» **Written instruction**
Each line from the beginning of the data below through the line containing "0.14), Normal=mix.grain(300, 0.00001))" should be repeated exactly, please.
==========
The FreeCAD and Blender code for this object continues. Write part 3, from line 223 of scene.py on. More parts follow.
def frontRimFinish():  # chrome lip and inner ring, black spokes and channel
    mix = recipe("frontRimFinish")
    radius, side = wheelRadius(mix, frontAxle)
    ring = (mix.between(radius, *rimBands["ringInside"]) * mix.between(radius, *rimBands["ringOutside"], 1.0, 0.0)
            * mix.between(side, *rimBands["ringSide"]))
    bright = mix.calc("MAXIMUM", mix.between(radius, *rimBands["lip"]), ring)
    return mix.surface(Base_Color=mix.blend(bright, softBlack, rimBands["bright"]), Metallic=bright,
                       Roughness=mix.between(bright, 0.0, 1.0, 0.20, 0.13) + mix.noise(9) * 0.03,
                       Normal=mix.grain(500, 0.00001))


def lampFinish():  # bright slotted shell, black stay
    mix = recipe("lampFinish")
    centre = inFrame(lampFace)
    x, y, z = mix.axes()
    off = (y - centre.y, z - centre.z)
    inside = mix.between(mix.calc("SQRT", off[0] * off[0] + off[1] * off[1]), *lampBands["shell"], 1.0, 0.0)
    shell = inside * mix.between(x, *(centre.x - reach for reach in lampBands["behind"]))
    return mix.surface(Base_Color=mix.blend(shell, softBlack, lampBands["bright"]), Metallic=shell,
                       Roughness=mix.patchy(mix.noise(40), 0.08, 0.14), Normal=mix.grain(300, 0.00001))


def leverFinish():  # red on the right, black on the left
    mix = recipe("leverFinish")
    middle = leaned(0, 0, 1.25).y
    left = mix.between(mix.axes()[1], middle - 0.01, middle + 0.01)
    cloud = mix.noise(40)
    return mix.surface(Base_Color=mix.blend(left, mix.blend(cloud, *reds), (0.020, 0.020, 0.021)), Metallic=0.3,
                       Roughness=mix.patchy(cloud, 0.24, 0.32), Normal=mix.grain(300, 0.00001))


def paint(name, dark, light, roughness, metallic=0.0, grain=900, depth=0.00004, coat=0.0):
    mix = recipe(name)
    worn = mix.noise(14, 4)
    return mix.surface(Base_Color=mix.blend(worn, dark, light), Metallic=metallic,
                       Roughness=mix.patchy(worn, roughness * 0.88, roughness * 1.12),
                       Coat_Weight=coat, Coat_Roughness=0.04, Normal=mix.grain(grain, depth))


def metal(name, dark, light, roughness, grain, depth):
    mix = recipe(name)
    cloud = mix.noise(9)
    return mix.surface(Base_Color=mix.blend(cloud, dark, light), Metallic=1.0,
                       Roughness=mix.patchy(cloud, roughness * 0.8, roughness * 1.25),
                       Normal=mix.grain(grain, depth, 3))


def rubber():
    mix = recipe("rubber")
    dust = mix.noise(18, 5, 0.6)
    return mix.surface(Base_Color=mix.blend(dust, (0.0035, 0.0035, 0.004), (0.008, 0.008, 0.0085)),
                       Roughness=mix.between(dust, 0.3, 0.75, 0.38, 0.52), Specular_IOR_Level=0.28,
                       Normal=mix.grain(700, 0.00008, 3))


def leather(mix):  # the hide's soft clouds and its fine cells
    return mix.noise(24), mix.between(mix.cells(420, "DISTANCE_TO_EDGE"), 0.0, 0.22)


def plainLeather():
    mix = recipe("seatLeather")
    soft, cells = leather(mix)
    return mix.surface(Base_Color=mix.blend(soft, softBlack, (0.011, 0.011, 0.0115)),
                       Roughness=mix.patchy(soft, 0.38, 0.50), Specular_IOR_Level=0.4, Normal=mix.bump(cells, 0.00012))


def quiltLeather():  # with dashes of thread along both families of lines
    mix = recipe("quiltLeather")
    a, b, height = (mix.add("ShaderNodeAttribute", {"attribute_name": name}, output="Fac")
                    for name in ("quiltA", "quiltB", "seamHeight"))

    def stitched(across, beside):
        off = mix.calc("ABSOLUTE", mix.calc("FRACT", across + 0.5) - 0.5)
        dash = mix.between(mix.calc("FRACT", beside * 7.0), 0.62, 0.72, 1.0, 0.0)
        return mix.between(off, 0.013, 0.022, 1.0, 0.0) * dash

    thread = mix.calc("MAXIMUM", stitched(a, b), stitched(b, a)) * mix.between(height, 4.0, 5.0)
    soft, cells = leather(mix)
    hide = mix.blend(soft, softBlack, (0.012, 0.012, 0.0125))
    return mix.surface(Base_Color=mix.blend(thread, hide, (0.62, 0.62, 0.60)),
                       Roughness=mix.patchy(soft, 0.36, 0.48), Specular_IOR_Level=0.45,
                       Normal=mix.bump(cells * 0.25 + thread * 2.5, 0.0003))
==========
» **Problem solution**
The FreeCAD and Blender code for this object continues. Write part 3, from line 223 of scene.py on. More parts follow.
def frontRimFinish():  # chrome lip and inner ring, black spokes and channel
    mix = recipe("frontRimFinish")
    radius, side = wheelRadius(mix, frontAxle)
    ring = (mix.between(radius, *rimBands["ringInside"]) * mix.between(radius, *rimBands["ringOutside"], 1.0, 0.0)
            * mix.between(side, *rimBands["ringSide"]))
    bright = mix.calc("MAXIMUM", mix.between(radius, *rimBands["lip"]), ring)
    return mix.surface(Base_Color=mix.blend(bright, softBlack, rimBands["bright"]), Metallic=bright,
                       Roughness=mix.between(bright, 0.0, 1.0, 0.20, 0.13) + mix.noise(9) * 0.03,
                       Normal=mix.grain(500, 0.00001))


def lampFinish():  # bright slotted shell, black stay
    mix = recipe("lampFinish")
    centre = inFrame(lampFace)
    x, y, z = mix.axes()
    off = (y - centre.y, z - centre.z)
    inside = mix.between(mix.calc("SQRT", off[0] * off[0] + off[1] * off[1]), *lampBands["shell"], 1.0, 0.0)
    shell = inside * mix.between(x, *(centre.x - reach for reach in lampBands["behind"]))
    return mix.surface(Base_Color=mix.blend(shell, softBlack, lampBands["bright"]), Metallic=shell,
                       Roughness=mix.patchy(mix.noise(40), 0.08, 0.14), Normal=mix.grain(300, 0.00001))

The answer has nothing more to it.